Brief =
Extract the complete data exactly as given.

Available data =
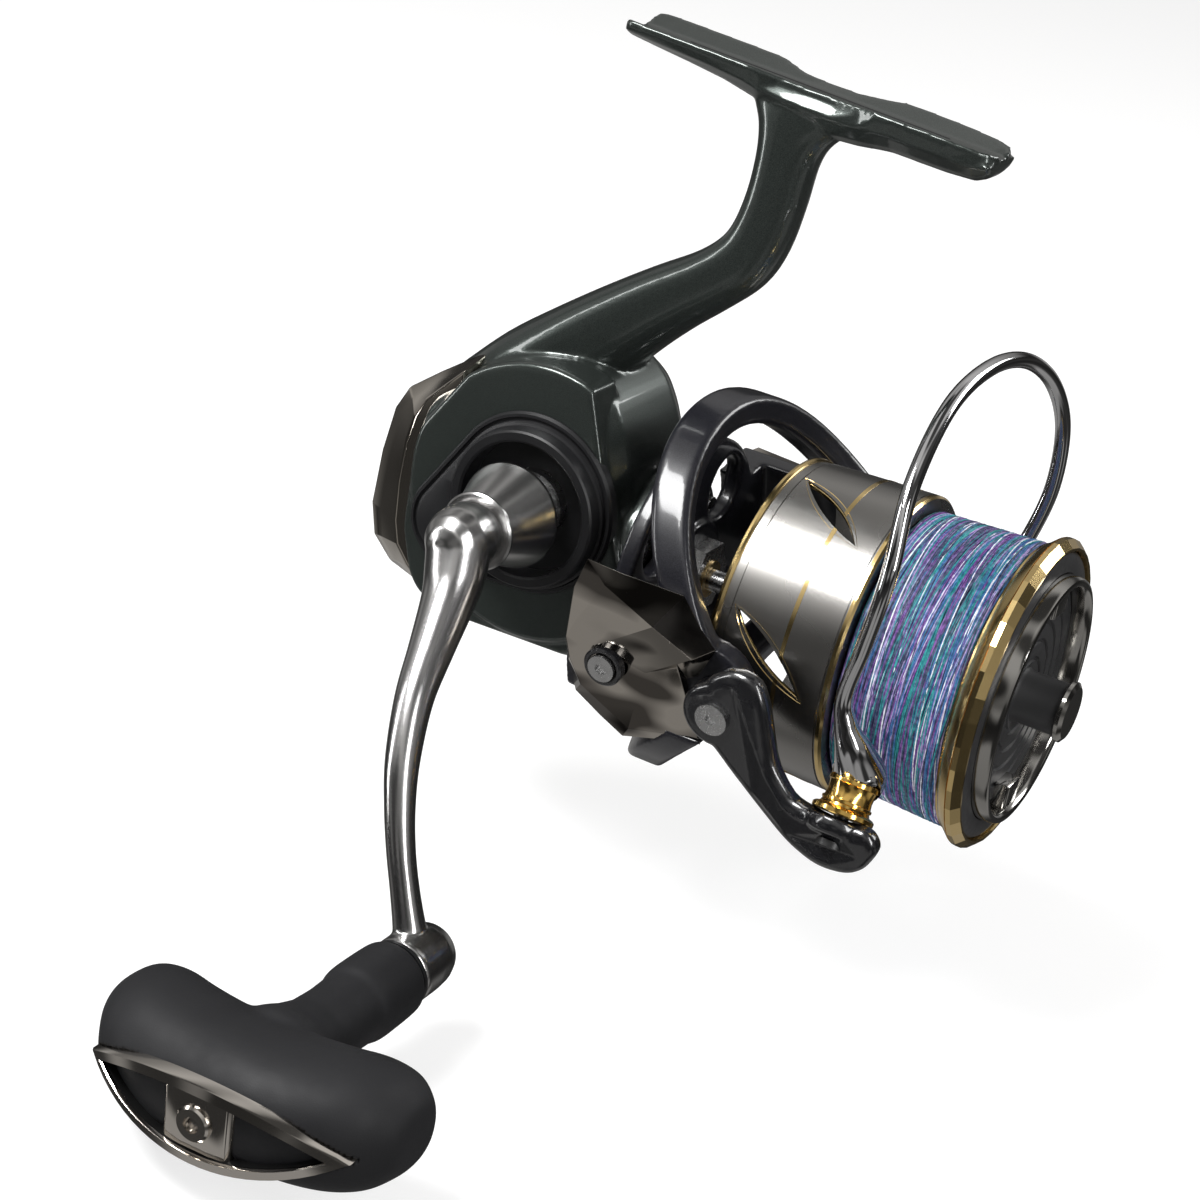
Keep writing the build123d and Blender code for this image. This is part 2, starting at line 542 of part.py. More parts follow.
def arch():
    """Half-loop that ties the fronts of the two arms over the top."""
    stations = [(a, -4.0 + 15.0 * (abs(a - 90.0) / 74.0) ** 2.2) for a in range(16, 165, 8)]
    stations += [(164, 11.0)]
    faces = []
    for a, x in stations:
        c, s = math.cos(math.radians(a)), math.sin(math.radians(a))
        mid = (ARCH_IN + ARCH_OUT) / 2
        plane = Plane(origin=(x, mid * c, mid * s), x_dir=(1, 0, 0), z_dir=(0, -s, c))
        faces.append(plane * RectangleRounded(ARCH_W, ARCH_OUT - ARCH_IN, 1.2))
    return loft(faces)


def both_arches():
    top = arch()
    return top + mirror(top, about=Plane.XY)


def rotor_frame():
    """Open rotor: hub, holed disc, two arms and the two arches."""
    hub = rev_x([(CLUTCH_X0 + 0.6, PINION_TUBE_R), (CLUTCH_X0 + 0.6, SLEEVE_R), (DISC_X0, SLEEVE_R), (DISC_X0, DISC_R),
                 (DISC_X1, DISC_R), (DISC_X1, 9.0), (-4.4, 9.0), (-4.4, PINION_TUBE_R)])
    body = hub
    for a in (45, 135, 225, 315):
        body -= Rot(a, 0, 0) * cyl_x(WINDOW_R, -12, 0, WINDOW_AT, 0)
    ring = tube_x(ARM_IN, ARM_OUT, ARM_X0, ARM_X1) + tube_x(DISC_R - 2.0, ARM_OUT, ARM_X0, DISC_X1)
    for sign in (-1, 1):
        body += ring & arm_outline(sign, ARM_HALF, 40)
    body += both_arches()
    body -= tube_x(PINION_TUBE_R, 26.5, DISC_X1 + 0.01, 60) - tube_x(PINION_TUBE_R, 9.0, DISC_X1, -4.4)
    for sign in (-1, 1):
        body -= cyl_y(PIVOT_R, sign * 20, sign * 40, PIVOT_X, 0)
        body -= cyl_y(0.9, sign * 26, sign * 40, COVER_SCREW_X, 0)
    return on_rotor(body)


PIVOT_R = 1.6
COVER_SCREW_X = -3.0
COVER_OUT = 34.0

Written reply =
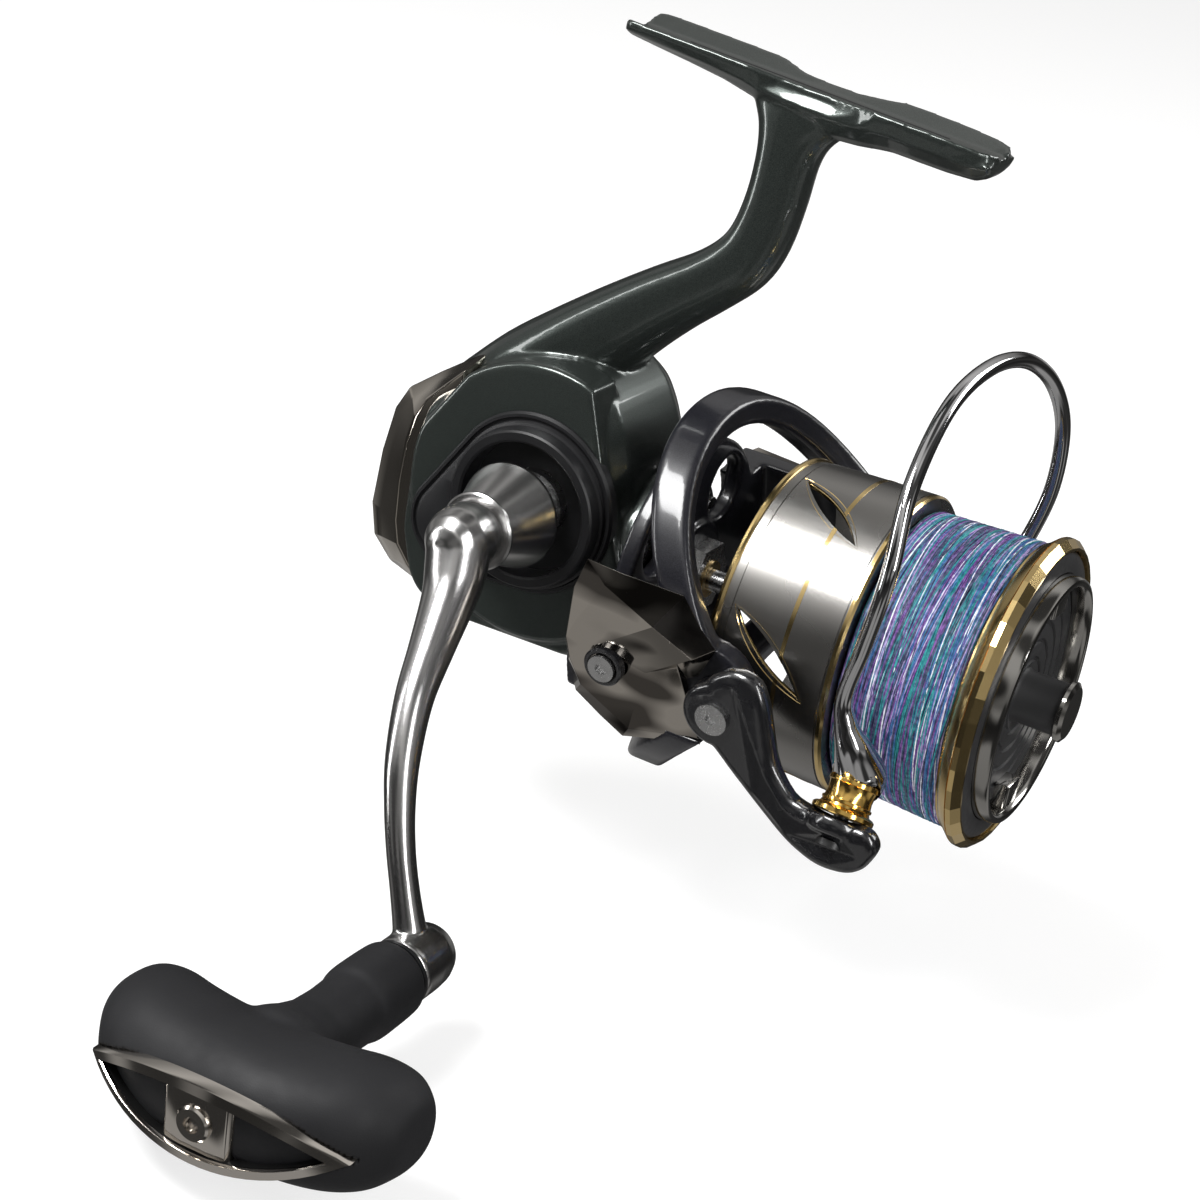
Keep writing the build123d and Blender code for this image. This is part 2, starting at line 542 of part.py. More parts follow.
def arch():
    """Half-loop that ties the fronts of the two arms over the top."""
    stations = [(a, -4.0 + 15.0 * (abs(a - 90.0) / 74.0) ** 2.2) for a in range(16, 165, 8)]
    stations += [(164, 11.0)]
    faces = []
    for a, x in stations:
        c, s = math.cos(math.radians(a)), math.sin(math.radians(a))
        mid = (ARCH_IN + ARCH_OUT) / 2
        plane = Plane(origin=(x, mid * c, mid * s), x_dir=(1, 0, 0), z_dir=(0, -s, c))
        faces.append(plane * RectangleRounded(ARCH_W, ARCH_OUT - ARCH_IN, 1.2))
    return loft(faces)


def both_arches():
    top = arch()
    return top + mirror(top, about=Plane.XY)


def rotor_frame():
    """Open rotor: hub, holed disc, two arms and the two arches."""
    hub = rev_x([(CLUTCH_X0 + 0.6, PINION_TUBE_R), (CLUTCH_X0 + 0.6, SLEEVE_R), (DISC_X0, SLEEVE_R), (DISC_X0, DISC_R),
                 (DISC_X1, DISC_R), (DISC_X1, 9.0), (-4.4, 9.0), (-4.4, PINION_TUBE_R)])
    body = hub
    for a in (45, 135, 225, 315):
        body -= Rot(a, 0, 0) * cyl_x(WINDOW_R, -12, 0, WINDOW_AT, 0)
    ring = tube_x(ARM_IN, ARM_OUT, ARM_X0, ARM_X1) + tube_x(DISC_R - 2.0, ARM_OUT, ARM_X0, DISC_X1)
    for sign in (-1, 1):
        body += ring & arm_outline(sign, ARM_HALF, 40)
    body += both_arches()
    body -= tube_x(PINION_TUBE_R, 26.5, DISC_X1 + 0.01, 60) - tube_x(PINION_TUBE_R, 9.0, DISC_X1, -4.4)
    for sign in (-1, 1):
        body -= cyl_y(PIVOT_R, sign * 20, sign * 40, PIVOT_X, 0)
        body -= cyl_y(0.9, sign * 26, sign * 40, COVER_SCREW_X, 0)
    return on_rotor(body)


PIVOT_R = 1.6
COVER_SCREW_X = -3.0
COVER_OUT = 34.0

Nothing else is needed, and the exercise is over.